Keep a Full Pipeline
A sales pipeline is a list of prospects you have met in the past that did not buy. The keys to an optimal sales pipeline are:
1.) Keep the sales pipeline full
Sales adheres to a simple law of averages. The more people you meet, the more people you can close for business, which is why Awkward Networker is such an important resource for sales people. [Hand made me put that plug in there – the guy is relentless with his branding.]
It really is that simple. Half the battle in sales is finding people to meet or people interested in talking about your product or service. Your ability to prospect (i.e. the act of finding interested buyers to meet) will ultimately reflect positively or negatively on your sales pipeline.

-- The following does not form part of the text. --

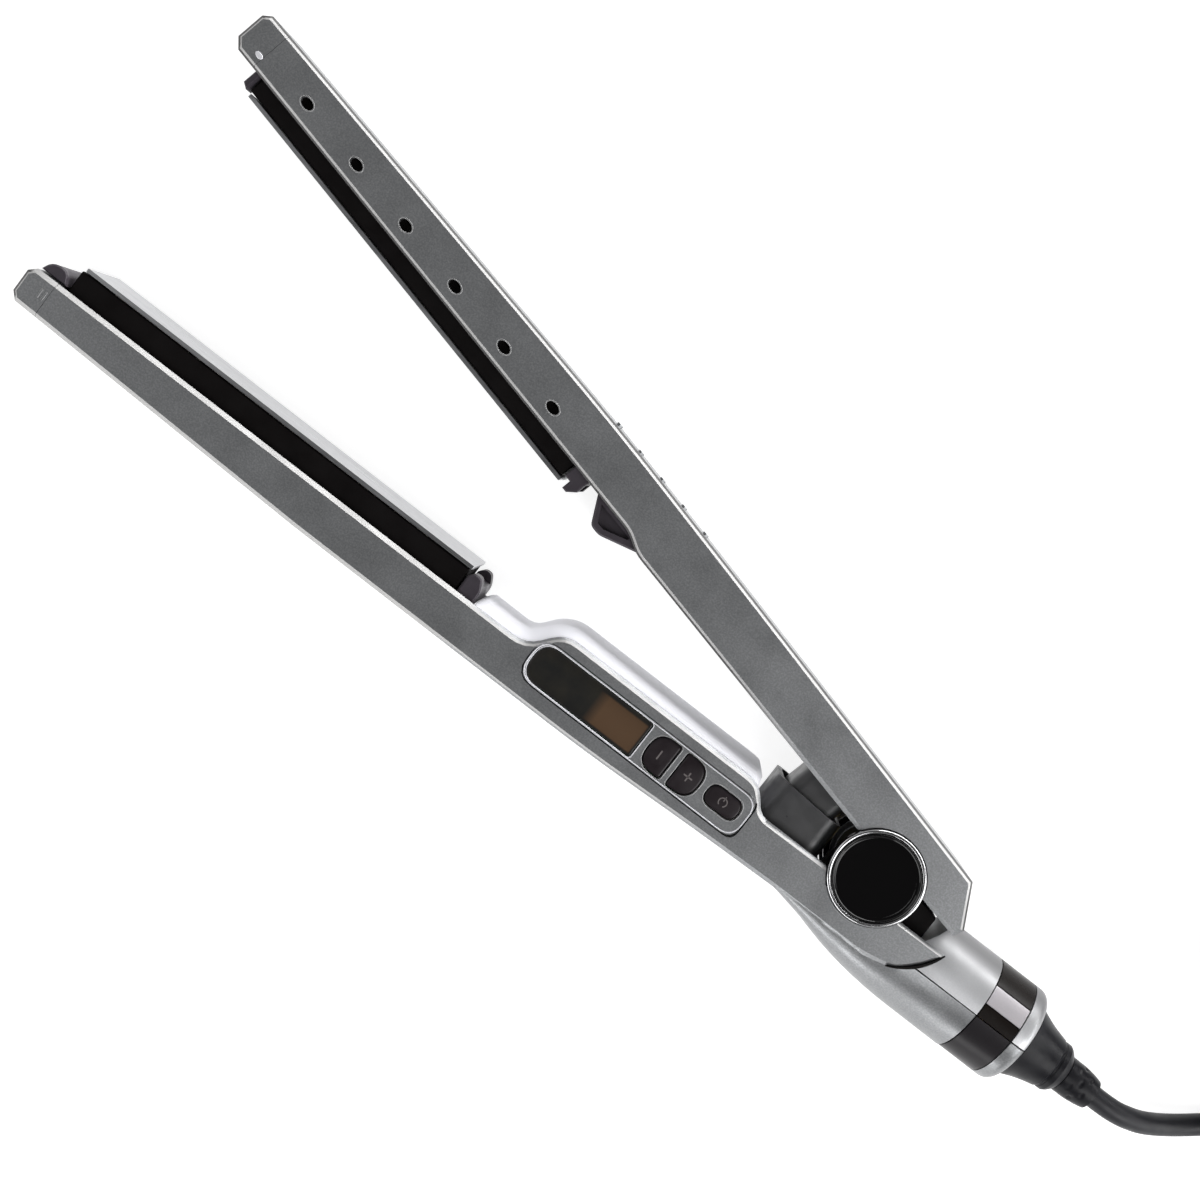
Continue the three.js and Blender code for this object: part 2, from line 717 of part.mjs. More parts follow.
piece(iron, "lower_casing", greyMetallic, lowerCasing());
piece(iron, "lower_tip_cap", greyMetallic, tipCap(lowerOutline, lowerSeam, [-15.4, -9.6]));
piece(iron, "lower_inner_cover", lightSilver, lowerInnerCover());
piece(iron, "lower_rear_cover", blackHeatproof, lowerRearCover());
piece(iron, "lower_plate_carrier", blackHeatproof, plateCarrier(-1));
piece(iron, "lower_plate", plateSilver, plate(-1));
piece(iron, "lower_heater", ceramic, heater(-1));
piece(iron, "lower_thermal_fuse", steel, capsule(-210, 14, 1.6, -7, 21));
piece(iron, "lower_thermistor", brass, capsule(-180, 5, 1, -6, 11));
piece(iron, "lower_front_clip", clipGrey, lowerFrontClip());
piece(iron, "lower_rear_clip", clipGrey, lowerRearClip());

piece(iron, "circuit_board", boardGreen, block([-94, -36], [-15, -2.6], [24.6, 26.2]));
piece(iron, "display_module", displayDark, block([-97.5, -66.5], [-13.3, -4.2], [26.5, 29.4]));
piece(iron, "display_lens", displayDark, slab(displayOutline(0), 29.7, 31.3, 0.2));
piece(iron, "button_keypad", silicone, block([-64.6, -35], [-14, -3.4], [26.5, 27.1]));
piece(iron, "control_bezel", greyMetallic, controlBezel());
for (const [name, shape] of Object.entries(buttonOutlines)) piece(iron, name, buttonBlack, button(shape));

piece(iron, "lower_hinge_housing", housingGrey, lowerHingeHousing());
piece(iron, "opening_spring", steel, tubeAlong(new SpringCurve(), 0.45, 5, 70));
piece(iron, "pivot_pin", steel, turnedOnHinge([
  [0, 2.1], [pinRadius, 2.1], [pinRadius, 29.9], [1.8, 29.9], [1.8, 20], [0, 20],
], 24));
piece(iron, "pivot_screw", steel, turnedOnHinge([
  [0, 21], [1.5, 21], [1.5, 30.4], [5, 30.5], [4.6, 31.3], [0, 31.4],
], 24));
piece(iron, "pivot_sleeve", brass, turnedOnHinge(tubeProfile(pinRadius + gap, 5, 6.1, 25.9), 24));
piece(iron, "near_washer", steel, turnedOnHinge(tubeProfile(pinRadius + gap, 7.5, 28, 28.5), 24));
piece(iron, "far_washer", steel, turnedOnHinge(tubeProfile(pinRadius + gap, 7.5, 3.5, 4), 24));
piece(iron, "near_pivot_cap", glossBlack, capDisc(30.5, armDepth + capProud - 0.25, true));
piece(iron, "near_cap_ring", chrome, capRing(30.5, armDepth + capProud));
piece(iron, "far_pivot_cap", glossBlack, capDisc(0, 1.5, false));
piece(iron, "far_cap_ring", chrome, capRing(0, 1.5));

piece(iron, "tail_top_cover", lightSilver, tailTopCover());
piece(iron, "tail_band_upper", bandBlack, bandUpper());
piece(iron, "tail_band_inlay", lightSilver, bandInlay());
piece(iron, "tail_band_lower", bandGrey, bandLower());
piece(iron, "end_collar_upper", lightSilver, endCollar(half.upper));
piece(iron, "end_collar_lower", greyMetallic, endCollar(half.lower));
piece(iron, "contact_block", blackHeatproof, block([33, 42.6], [-17, -7], [11, 21]));
piece(iron, "swivel_core", brass, swivelCore());
piece(iron, "cord_gland", softBlack, cordGland());
piece(iron, "cord_boot", softBlack, cordBoot());

piece(iron, "cord_lead", softBlack, cordLead());
piece(iron, "cord_coil", softBlack, cordCoil());
piece(iron, "coil_tie", softBlack, onCoil(coilTie(), tieAngle));
piece(iron, "plug_body", softBlack, onCoil(plugBody(), plugAngle));
piece(iron, "plug_blade_inner", brass, onCoil(plugBlade(1), plugAngle));
piece(iron, "plug_blade_outer", brass, onCoil(plugBlade(-1), plugAngle));

piece(upperArm, "upper_casing", greyMetallic, upperCasing());
piece(upperArm, "upper_tip_cap", greyMetallic, tipCap(upperOutline, upperSeam, [8, 15]));
piece(upperArm, "upper_inner_cover", greyMetallic, upperInnerCover());
piece(upperArm, "guard_nose", clipGrey, guardNose());
piece(upperArm, "upper_hinge_block", housingGrey, upperHingeBlock());
piece(upperArm, "upper_plate_carrier", blackHeatproof, plateCarrier(1));
piece(upperArm, "upper_plate", plateSilver, plate(1));
piece(upperArm, "upper_heater", ceramic, heater(1));
piece(upperArm, "upper_front_clip", clipGrey, upperFrontClip());
piece(upperArm, "upper_rear_clip", clipGrey, upperRearClip());
piece(upperArm, "front_float_pad", silicone, block([-232, -218], [12.9, 15.3], [10, 22]));
piece(upperArm, "rear_float_pad", silicone, block([-150, -136], [12.9, 15.3], [10, 22]));

export default iron;
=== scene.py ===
"""Looks of the hair straightener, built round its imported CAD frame.

Metres, in the frame's own axes: the hinge axis is Z through the origin, the lower arm runs along -X,
the lead leaves along +X, and the iron lies on z = 0.
"""

import json
import math

import bmesh
import bpy
from mathutils import Matrix, Vector


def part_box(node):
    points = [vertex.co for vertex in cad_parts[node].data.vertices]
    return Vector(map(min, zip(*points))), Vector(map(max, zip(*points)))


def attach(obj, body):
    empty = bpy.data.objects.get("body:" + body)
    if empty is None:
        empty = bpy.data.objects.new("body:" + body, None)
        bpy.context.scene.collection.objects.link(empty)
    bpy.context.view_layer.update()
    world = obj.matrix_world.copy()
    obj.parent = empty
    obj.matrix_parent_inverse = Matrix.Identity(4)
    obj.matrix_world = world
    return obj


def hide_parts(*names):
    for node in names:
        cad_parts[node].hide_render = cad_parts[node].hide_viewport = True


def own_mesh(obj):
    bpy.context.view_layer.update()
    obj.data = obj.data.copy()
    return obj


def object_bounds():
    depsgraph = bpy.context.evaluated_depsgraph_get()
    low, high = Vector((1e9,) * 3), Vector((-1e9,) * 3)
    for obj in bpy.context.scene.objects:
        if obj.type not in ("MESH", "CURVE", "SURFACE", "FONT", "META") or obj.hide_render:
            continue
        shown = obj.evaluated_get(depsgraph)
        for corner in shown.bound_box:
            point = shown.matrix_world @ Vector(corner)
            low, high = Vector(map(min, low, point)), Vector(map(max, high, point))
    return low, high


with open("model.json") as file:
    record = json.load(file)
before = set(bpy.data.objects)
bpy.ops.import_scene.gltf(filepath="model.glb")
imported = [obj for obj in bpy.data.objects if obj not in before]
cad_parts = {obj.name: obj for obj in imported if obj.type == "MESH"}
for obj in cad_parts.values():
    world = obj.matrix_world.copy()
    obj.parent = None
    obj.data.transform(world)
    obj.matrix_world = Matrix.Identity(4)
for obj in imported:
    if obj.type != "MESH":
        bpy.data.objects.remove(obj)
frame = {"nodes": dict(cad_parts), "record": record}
cad_low, cad_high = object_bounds()
nodes = frame["nodes"]

MM = 0.001
ARM_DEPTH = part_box("upper_casing")[1].z
MID_DEPTH = ARM_DEPTH / 2
CHAMFER = 1.1 * MM  # round the arms' side faces
TAIL_Y = -12 * MM  # height of the tail's axis, which the lead leaves along
OPEN_ANGLE = math.radians(13.4)
WINDOW_LOW, WINDOW_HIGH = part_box("display_lens")
PANEL_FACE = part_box("control_bezel")[1].z / MM
KEY_SKIRT = 0.6 * MM  # each key's foot is this much wider than its cap
AREA_LOW = (WINDOW_HIGH.x - 15.2 * MM, WINDOW_LOW.y + 0.5 * MM)  # lit part of the display
AREA_HIGH = (WINDOW_HIGH.x - 0.5 * MM, WINDOW_HIGH.y - 0.9 * MM)


# ---- Camera ----

CAMERA_RIGHT = Vector((0.79111, 0.60927, -0.05348))
CAMERA_UP = Vector((-0.61161, 0.78840, -0.06550))
CAMERA_PLACE = Vector((-93.57, 50.68, 482.83)) * MM
CAMERA_LENS = 55.91


def make_camera():
    right = CAMERA_RIGHT.normalized()
    back = right.cross(CAMERA_UP).normalized()
    up = back.cross(right)
    data = bpy.data.cameras.new("camera")
    data.lens = CAMERA_LENS
    data.clip_start = 10 * MM
    data.clip_end = 20
    camera = bpy.data.objects.new("camera", data)
    camera.matrix_world = Matrix((
        (right.x, up.x, back.x, CAMERA_PLACE.x),
        (right.y, up.y, back.y, CAMERA_PLACE.y),
        (right.z, up.z, back.z, CAMERA_PLACE.z),
        (0, 0, 0, 1),
    ))
    bpy.context.collection.objects.link(camera)
    bpy.context.scene.camera = camera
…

Your goal is to have such a full pipeline that the two or three “yes’s” will outweigh the ten or fifteen “no’s”.
2.) Categorize each opportunity with the likelihood of closed business.
Once your pipeline has been established, you next want to categorize your opportunities. The point of categorizing your opportunities is to focus on the five or six best opportunities at closing business.
This focus will ultimately stack the odds in your favor, earning you not just one, but several, wins. When categorizing my sales pipeline, I take into account the prospects whom I think I can close relatively fast, as well as my large prospects (aka “high revenue targets”). As you gain experience in sales, hopefully these two categories will merge and your high revenue prospects become the fastest to close.
Look on the bright side
Another key for a sales rep is optimism; it is essential to stay upbeat after a setback. In baseball, even the best hitters only succeed three or four times out of every ten.
Sales has the same concept; you are going to be rejected and fail a lot more times than you are going to succeed. You can let rejection derail you or you can view rejection as a positive. It allows you to refine your approach. In my career, I believe each rejection gets me closer to success if I learn from my mistakes and keep pushing forward.
Develop a mindset that no matter what happens, you will stay optimistic, and eventually things will go your way.
“You must learn how to handle rejection. To succeed, you must learn how to cope with a little word ‘no’, learn how to strip that rejection of all its power. The best salesmen are those who are rejected most. They are the ones who can take any ‘no’ and use it as a prod to go onto the next ‘yes’.” -Tony Robbins
Keep Your Sense of Humor
Remember, sales is a fun profession and activity; it offers creativity and the ability to use your social skills and sense of humor to win people over to your way of thinking. At the very least, sales rejections make entertaining stories to tell your friends over drinks.
Never get too high on your sales wins or too low on your sales losses. Try to maintain an even head and keep your sense of humor. Learning to laugh at yourself and your sales rejections will enable you to continuously move on to the next opportunity.
My experience in sales has taught me one important lesson:
The only way to fail is to give up.
So the next time you face a rejection of any kind, just remember, everyone has been there. Pick yourself up, dust yourself off and try to embrace the awkward moments. These moments will ultimately make you stronger and eventually transform you into a top talent.
Who is Dennis Sheahan?
Dennis Sheahan is a Medical Device Sales professional, with 10+ years experience in sales and business development. He grows revenue in his territory by cultivating relationships with surgeons, operating room/hospital staff, hospital administrators, materials managers, supply chain administrators, and other key hospital stakeholders. Dennis has been a consistent top sales performer throughout his career and also has a passion for training and developing new sales representatives. Dennis lives with his wife Colleen and 1-year-old daughter Audrey in Havertown, PA, and is currently pursuing an MBA with a focus in Marketing.